** Description of the task **
Will you restate verbatim the lines running from the line with "obj.parent = empty" to the end of the data, leaving out everything else?

:: Supplied data

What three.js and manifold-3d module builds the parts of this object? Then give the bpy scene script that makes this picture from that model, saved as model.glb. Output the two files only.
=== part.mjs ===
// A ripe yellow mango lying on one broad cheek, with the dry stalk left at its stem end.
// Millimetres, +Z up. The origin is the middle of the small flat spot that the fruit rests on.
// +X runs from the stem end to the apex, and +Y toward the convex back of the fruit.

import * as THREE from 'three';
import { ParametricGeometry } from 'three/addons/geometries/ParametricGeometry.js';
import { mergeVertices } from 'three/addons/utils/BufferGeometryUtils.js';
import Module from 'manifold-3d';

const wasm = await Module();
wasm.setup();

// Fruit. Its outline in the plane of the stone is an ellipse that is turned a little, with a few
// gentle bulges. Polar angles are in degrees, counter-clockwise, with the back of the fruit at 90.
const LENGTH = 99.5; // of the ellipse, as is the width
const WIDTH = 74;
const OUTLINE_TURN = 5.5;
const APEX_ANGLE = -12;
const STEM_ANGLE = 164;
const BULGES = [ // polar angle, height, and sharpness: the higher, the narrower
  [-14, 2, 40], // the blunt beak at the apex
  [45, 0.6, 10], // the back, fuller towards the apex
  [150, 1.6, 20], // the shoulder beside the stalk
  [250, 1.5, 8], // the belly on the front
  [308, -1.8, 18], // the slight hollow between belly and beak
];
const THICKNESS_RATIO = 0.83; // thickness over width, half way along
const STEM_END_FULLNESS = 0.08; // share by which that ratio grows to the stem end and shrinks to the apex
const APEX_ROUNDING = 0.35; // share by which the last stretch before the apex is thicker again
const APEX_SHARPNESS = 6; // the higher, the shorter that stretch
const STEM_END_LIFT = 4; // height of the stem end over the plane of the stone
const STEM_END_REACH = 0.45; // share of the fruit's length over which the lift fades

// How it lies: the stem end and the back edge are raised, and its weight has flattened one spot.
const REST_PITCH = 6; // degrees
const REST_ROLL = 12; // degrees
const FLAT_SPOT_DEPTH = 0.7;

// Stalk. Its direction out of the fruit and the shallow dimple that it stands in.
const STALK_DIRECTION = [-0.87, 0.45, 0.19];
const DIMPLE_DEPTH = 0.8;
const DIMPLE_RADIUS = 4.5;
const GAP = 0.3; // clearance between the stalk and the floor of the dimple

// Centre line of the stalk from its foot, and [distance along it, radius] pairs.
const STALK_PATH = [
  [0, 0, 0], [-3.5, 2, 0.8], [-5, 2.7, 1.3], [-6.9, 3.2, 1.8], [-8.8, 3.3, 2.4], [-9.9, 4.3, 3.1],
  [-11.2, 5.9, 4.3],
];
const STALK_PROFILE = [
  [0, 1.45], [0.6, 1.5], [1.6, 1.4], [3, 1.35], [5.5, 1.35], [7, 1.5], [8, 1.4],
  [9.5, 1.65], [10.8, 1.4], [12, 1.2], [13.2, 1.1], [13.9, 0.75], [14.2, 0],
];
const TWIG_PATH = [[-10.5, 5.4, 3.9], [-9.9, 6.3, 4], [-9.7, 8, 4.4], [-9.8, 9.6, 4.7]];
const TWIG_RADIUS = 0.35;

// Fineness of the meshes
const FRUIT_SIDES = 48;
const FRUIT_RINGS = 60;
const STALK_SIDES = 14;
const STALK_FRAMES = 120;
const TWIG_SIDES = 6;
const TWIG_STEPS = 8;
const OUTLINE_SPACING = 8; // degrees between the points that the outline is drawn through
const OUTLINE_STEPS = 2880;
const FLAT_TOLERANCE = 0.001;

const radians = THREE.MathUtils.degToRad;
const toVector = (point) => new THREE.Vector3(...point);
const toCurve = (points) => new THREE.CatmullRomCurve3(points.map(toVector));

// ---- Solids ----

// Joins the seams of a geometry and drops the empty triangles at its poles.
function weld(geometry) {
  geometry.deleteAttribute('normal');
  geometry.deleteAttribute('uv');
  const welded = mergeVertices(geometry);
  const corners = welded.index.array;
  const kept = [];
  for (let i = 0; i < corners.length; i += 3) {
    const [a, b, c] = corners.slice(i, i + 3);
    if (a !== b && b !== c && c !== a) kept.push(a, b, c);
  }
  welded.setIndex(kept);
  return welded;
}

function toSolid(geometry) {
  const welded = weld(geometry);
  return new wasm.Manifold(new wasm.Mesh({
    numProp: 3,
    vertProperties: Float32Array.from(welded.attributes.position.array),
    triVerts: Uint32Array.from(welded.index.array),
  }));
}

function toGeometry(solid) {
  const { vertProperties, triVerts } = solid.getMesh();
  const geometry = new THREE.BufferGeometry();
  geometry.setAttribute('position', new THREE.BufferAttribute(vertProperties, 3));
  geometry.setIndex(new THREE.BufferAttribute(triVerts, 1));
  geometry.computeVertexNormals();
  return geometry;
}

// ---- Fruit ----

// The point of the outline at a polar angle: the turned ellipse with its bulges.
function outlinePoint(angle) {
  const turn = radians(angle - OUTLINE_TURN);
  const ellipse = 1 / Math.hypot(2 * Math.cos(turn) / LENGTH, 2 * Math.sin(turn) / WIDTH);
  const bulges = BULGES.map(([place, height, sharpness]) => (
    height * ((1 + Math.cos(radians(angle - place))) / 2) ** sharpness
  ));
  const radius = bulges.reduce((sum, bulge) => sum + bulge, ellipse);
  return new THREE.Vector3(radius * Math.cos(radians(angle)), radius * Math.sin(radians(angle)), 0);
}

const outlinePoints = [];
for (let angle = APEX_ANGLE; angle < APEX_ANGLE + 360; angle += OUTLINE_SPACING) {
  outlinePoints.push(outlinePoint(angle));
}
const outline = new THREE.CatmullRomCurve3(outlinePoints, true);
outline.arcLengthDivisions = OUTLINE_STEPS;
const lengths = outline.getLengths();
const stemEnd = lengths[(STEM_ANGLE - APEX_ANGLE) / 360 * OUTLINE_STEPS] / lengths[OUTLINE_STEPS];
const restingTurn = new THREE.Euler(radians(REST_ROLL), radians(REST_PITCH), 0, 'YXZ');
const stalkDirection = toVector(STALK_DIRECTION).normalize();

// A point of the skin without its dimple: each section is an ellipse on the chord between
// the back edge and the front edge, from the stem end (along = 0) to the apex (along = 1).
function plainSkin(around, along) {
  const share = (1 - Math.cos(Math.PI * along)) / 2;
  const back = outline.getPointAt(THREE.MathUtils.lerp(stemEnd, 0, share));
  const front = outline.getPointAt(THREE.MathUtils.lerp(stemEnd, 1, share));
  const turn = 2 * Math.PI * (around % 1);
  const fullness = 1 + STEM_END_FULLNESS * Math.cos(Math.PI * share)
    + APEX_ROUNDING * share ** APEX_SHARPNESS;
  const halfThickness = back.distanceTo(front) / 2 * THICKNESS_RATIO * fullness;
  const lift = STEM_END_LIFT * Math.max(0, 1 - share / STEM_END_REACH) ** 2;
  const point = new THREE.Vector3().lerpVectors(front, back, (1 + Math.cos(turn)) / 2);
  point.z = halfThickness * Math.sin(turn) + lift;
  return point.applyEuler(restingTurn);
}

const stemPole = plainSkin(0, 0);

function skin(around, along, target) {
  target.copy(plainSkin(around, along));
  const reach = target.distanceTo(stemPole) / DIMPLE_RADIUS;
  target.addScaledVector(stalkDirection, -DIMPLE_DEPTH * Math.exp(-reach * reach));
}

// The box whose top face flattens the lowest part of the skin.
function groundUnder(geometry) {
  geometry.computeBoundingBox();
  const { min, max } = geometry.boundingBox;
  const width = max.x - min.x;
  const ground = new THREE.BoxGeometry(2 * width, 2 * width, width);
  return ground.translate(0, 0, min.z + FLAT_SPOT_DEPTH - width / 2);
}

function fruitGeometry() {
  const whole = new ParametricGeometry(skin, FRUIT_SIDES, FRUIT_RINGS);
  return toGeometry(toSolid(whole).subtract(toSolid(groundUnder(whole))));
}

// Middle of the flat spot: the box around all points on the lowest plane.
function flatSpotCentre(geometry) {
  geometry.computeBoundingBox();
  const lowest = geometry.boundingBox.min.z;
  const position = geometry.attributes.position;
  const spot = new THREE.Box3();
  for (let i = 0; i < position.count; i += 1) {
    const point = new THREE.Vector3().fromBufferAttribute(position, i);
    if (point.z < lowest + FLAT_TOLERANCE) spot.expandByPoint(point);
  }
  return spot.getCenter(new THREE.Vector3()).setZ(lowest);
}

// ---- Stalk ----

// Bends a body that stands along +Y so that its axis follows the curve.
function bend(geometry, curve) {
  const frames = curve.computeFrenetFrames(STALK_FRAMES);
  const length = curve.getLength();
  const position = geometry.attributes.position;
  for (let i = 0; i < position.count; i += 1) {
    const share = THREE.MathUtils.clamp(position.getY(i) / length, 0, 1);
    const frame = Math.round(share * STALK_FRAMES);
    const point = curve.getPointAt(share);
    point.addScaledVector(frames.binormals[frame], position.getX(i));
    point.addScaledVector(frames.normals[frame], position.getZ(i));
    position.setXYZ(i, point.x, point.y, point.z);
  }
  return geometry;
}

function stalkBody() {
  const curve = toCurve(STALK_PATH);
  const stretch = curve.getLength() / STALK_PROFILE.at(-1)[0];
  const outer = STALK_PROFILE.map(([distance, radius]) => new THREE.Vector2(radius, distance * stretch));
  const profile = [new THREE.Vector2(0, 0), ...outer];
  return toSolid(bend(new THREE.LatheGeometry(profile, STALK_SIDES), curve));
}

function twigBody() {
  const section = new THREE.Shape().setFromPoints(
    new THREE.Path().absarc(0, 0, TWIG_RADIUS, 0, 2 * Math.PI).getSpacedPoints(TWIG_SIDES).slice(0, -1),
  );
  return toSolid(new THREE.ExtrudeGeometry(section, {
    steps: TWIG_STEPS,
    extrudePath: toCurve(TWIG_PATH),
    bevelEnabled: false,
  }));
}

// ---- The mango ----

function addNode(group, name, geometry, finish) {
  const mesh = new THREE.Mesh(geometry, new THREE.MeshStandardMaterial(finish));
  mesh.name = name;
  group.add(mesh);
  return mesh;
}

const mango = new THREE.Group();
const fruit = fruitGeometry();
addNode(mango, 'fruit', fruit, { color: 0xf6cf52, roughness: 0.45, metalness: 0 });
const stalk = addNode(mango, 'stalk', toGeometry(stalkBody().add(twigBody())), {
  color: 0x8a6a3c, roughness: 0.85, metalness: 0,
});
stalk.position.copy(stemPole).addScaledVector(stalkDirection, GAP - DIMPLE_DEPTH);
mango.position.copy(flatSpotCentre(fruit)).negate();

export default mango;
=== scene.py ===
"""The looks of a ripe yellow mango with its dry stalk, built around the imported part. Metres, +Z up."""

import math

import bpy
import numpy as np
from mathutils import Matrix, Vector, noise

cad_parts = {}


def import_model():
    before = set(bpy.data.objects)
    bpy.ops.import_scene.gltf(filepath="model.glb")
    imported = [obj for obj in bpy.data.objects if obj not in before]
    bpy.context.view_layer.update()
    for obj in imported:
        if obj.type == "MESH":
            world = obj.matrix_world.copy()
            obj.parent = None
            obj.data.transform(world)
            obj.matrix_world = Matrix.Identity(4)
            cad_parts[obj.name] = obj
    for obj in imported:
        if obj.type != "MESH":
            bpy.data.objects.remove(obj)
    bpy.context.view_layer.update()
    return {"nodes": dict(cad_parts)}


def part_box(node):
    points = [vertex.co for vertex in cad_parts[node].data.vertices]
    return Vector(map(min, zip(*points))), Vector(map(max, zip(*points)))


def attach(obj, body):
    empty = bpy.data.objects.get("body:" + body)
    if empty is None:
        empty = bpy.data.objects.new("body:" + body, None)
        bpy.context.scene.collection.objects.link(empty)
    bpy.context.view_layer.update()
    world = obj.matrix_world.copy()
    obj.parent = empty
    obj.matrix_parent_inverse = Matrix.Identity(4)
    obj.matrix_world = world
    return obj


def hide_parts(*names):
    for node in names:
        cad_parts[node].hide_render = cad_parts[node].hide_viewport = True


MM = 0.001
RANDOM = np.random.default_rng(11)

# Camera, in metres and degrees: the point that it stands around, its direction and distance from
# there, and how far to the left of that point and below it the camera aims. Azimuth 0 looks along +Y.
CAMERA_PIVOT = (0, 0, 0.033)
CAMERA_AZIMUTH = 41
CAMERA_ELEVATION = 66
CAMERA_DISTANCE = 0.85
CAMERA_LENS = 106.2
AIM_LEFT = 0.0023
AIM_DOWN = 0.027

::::

** Reply **
    obj.parent = empty
    obj.matrix_parent_inverse = Matrix.Identity(4)
    obj.matrix_world = world
    return obj


def hide_parts(*names):
    for node in names:
        cad_parts[node].hide_render = cad_parts[node].hide_viewport = True


MM = 0.001
RANDOM = np.random.default_rng(11)

# Camera, in metres and degrees: the point that it stands around, its direction and distance from
# there, and how far to the left of that point and below it the camera aims. Azimuth 0 looks along +Y.
CAMERA_PIVOT = (0, 0, 0.033)
CAMERA_AZIMUTH = 41
CAMERA_ELEVATION = 66
CAMERA_DISTANCE = 0.85
CAMERA_LENS = 106.2
AIM_LEFT = 0.0023
AIM_DOWN = 0.027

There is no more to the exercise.